Las FARC llevan más de 50 años sembrando el terror en Colombia. Nacieron como una de tantas bandas guerrilleras surgidas a los pocos años del triunfo de Fidel Castro, pero evolucionaron de manera más inteligente que otras muchas en su país y en todo el continente. Nunca dejaron de apoyarse en el dominio a sangre y fuego de porciones de territorio rural, del que llegaron a dominar una extensa proporción. Al mismo tiempo actuaron con crueldad como banda terrorista urbana, asesinando, secuestrando y colocando bombas. Y junto a todo eso acertaron a convertirse en la principal organización mundial de producción y comercialización de cocaína. Nunca han abandonado el marxismo-leninismo, pero lo han hecho compatible con un muy lucrativo negocio comercial a escala de la globalización.

Todo eso explica que durante décadas fueran casi invencibles, hasta que Álvaro Uribe –víctima él mismo de un atentado terrorista- recibiera el voto de los colombianos al margen de los partidos tradicionales con un mandato claro: derrotar a las FARC. Cuando dejó el poder en 2010 prácticamente lo había logrado. Gracias a su política de seguridad democrática las FARC habían sido varias veces descabezadas, anuladas en buena parte de su capacidad operativa y arrinconadas en un territorio todavía grande, pero muchas veces más pequeño al que dominaban anteriormente. Aún más importante, Uribe había conseguido movilizar a la sociedad colombiana y poner a las víctimas del terrorismo en el primer plano de la consideración y el respeto mundial. Una gigantesca marcha en febrero de 2008 corroboró que los colombianos no querían otra cosa que la derrota de los terroristas.

El actual presidente Juan Manuel Santos era ministro en el gobierno de Uribe, y a cargo de la responsabilidad de Defensa se llenaba de orgullo al dar importantes golpes contra las FARC. Eso le valió hacerse con la sucesión de Uribe. Tan pronto como ocupó el lugar de su antecesor decidió hacer la política exactamente opuesta. Tal vez les resulte familiar.
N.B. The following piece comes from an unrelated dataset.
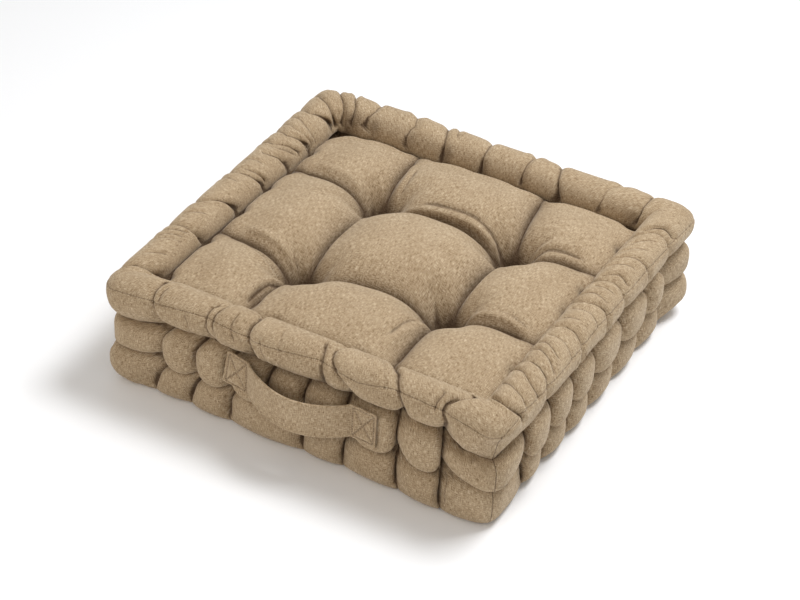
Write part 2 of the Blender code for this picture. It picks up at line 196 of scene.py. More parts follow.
# Folds across the roll, in order along each side: depth in mm, half width in mm, then (degrees round the roll
# from its inner foot, mm along the side). 90 is the crest, 180 the outer face.
FOLDS = {
    "front": (
        (4.5, 3.2, ((60, -161), (75, -157), (101, -152), (129, -148), (158, -144), (193, -141), (258, -141))),
        (1.3, 2.0, ((105, -141), (147, -137))),
        (1.0, 2.4, ((160, -108), (180, -104), (230, -105))),
        (3.2, 2.4, ((92, -91), (106, -92), (131, -91), (158, -89), (191, -88), (250, -89))),
        (3.6, 2.6, ((40, -87), (66, -86), (100, -84), (128, -84), (158, -82), (194, -80), (250, -80))),
        (1.2, 2.4, ((110, -65), (146, -63), (172, -58))),
        (4.8, 3.0, ((20, -54), (55, -52), (86, -48), (116, -48), (147, -47), (188, -42), (258, -42))),
        (0.9, 2.2, ((150, -33), (200, -27))),
        (0.8, 2.6, ((105, -17), (152, -14))),
        (3.8, 2.6, ((85, 24), (122, 26), (152, 27), (191, 29), (250, 29))),
        (4.2, 2.8, ((20, 52), (49, 48), (62, 42), (94, 34), (127, 35), (158, 42), (192, 54), (215, 58))),
        (0.8, 2.8, ((60, 83), (122, 86), (145, 88))),
        (4.5, 3.0, ((20, 98), (71, 97), (88, 99), (116, 99), (145, 101), (197, 107), (258, 106))),
        (2.0, 2.4, ((100, 144), (134, 137), (155, 135))),
        (4.5, 3.0, ((70, 178), (83, 169), (105, 155), (128, 146), (152, 143), (187, 147), (258, 146))),
    ),
    "right": (
        (2.6, 2.8, ((50, -194), (80, -188), (110, -178), (125, -174), (150, -167), (165, -165))),
        (1.2, 2.2, ((40, -168), (80, -162), (120, -157), (155, -158))),
        (1.4, 2.4, ((32, -142), (79, -138), (115, -139), (153, -137))),
        (3.0, 2.8, ((10, -130), (35, -126), (65, -119), (103, -116), (134, -116), (160, -120), (258, -122))),
        (1.5, 2.4, ((30, -105), (64, -99), (105, -100), (140, -104))),
        (1.1, 2.2, ((40, -88), (71, -86), (120, -90))),
        (0.9, 2.2, ((60, -73), (110, -71), (150, -74))),
        (2.3, 2.6, ((20, -64), (45, -59), (81, -52), (112, -50), (143, -52), (175, -56), (258, -58))),
        (0.9, 2.2, ((50, -40), (95, -35))),
        (0.9, 2.2, ((60, -21), (115, -18), (150, -21))),
        (2.5, 2.6, ((20, -6), (76, -6), (109, -2), (135, 0), (170, -4), (258, -6))),
        (1.2, 2.2, ((30, 12), (79, 13), (122, 8))),
        (0.9, 2.2, ((70, 26), (120, 24))),
        (4.0, 2.8, ((15, 42), (64, 40), (104, 40), (132, 38), (150, 35), (258, 36))),
        (1.8, 2.2, ((65, 50), (102, 53), (134, 48))),
        (1.1, 2.4, ((30, 70), (76, 72), (115, 71))),
        (1.7, 2.6, ((40, 84), (82, 88), (125, 86), (170, 84), (258, 84))),
        (0.9, 2.2, ((60, 103), (110, 104))),
        (1.0, 2.2, ((70, 118), (105, 122))),
        (4.0, 2.8, ((20, 142), (67, 140), (97, 141), (123, 138), (155, 133), (258, 130))),
        (2.6, 2.4, ((70, 150), (110, 150), (145, 145))),
    ),
    "back": (
        (3.0, 3.2, ((-4, -187), (31, -186), (64, -178), (109, -165), (150, -162))),
        (1.4, 4.0, ((2, -143), (34, -142), (78, -132), (180, -130))),
        (3.8, 3.0, ((-8, -92), (20, -87), (55, -80), (111, -68), (180, -66), (258, -66))),
        (2.2, 3.0, ((10, -44), (37, -43), (67, -41), (100, -39), (170, -38))),
        (3.4, 3.0, ((-10, 8), (42, 9), (69, 8), (114, 8), (258, 9))),
        (1.0, 2.2, ((80, 44), (140, 46))),
        (3.4, 3.0, ((-10, 59), (32, 58), (67, 57), (99, 57), (258, 58))),
        (1.9, 4.0, ((6, 109), (28, 108), (50, 102), (66, 95), (100, 92), (180, 92))),
        (3.0, 3.0, ((20, 161), (45, 156), (73, 143), (105, 134), (258, 130))),
        (2.4, 2.2, ((19, 184), (40, 179), (69, 170), (110, 163), (150, 160))),
        (2.8, 2.2, ((5, 194), (39, 190), (64, 186), (110, 182), (150, 180))),
    ),
    "left": (
        (3.2, 2.8, ((0, -194), (31, -191), (60, -187), (92, -180), (140, -178))),
        (4.0, 3.0, ((-10, -188), (31, -177), (60, -164), (89, -150), (138, -146), (258, -145))),
        (1.1, 2.2, ((10, -145), (70, -132), (130, -128))),
        (0.9, 2.2, ((10, -137), (80, -115), (140, -112))),
        (3.0, 2.8, ((-10, -130), (18, -124), (42, -116), (64, -107), (81, -100), (150, -98), (258, -98))),
        (1.6, 2.4, ((17, -106), (52, -92), (73, -82), (92, -75), (150, -72))),
        (1.2, 2.2, ((17, -99), (45, -86), (66, -76), (92, -68))),
        (2.8, 2.8, ((-12, -81), (15, -76), (44, -69), (70, -60), (92, -56))),
        (0.9, 2.2, ((70, -40), (120, -36))),
        (1.4, 2.2, ((20, -31), (40, -27), (65, -22), (90, -19))),
        (3.4, 2.8, ((-14, -27), (19, -24), (48, -17), (79, -12), (105, -10), (160, -8), (258, -8))),
        (1.0, 2.4, ((80, 6), (109, 5), (160, 3))),
        (3.8, 3.0, ((-14, 34), (1, 33), (42, 40), (77, 47), (98, 53), (258, 52))),
        (1.0, 2.2, ((70, 76), (115, 78))),
        (3.8, 3.0, ((-14, 103), (16, 106), (49, 107), (83, 103), (112, 100), (258, 98))),
        (1.4, 2.2, ((60, 115), (97, 112), (140, 110))),
        (1.0, 2.2, ((60, 124), (100, 121), (140, 122))),
        (0.9, 2.4, ((51, 133), (78, 130), (105, 129))),
        (1.0, 2.2, ((50, 160), (72, 160), (90, 159))),
        (4.0, 3.2, ((-6, 182), (20, 187), (38, 189), (65, 186), (95, 179), (150, 178))),
    ),
}
EDGE = PANEL_HALF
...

El pasado mes de junio se retrató sonriente con el dirigente de las FARC y con el tirano de Cuba Raúl Castro, como ya había hecho en 2012. Se van someter a plebiscito unos acuerdos que tienen más de 130 páginas, y que abarcan desde modificaciones en el sistema electoral hasta un complejo mecanismo para dejar impunes los crímenes cometidos, pero sin que falten páginas dedicadas al régimen agrario y hasta a los métodos de riego y de cultivo. Los jefes de la guerrilla han dejado claro que ni se arrepienten, ni piensan pedir perdón. Por no hacer, ni siquiera entregarán la fortuna obtenida con el tráfico de drogas, ni resarcirán a las víctimas, según denuncia Álvaro Uribe. Es pronto para decirlo, pero no es improbable que los colombianos se nieguen a ratificar semejante aberración. El propio Santos y su deseo de pactar con las FARC tienen altos niveles de rechazo e impopularidad en las encuestas.

Hay muchas cosas inquietantes en los acuerdos entre Santos y la guerrilla terrorista. No es solo el riesgo de que una parte de las propias FARC, como ya han amenazado algunos de sus dirigentes, piensen continuar con el mismo negocio. No es solo, tampoco, el evidente riesgo de que las FARC simplemente muten y se transformen en una o varias organizaciones criminales como las que existen en otros países americanos. Ni siquiera lo más inquietante es la evidencia de que otros grupos criminales como el ELN están al margen de este acuerdo y piensan continuar su carrera criminal.

Lo inquietante es que estamos ante un gobierno que, escaso de principios y repleto de avidez de poder, subrepticiamente ha aceptado cambiar la Constitución y el régimen de libertades a cambio de que unos criminales dejen de matar. Como ha escrito Mary O’Grady en el Wall Street Journal ”el problema es que no quieren la paz. Quieren una capitulación”.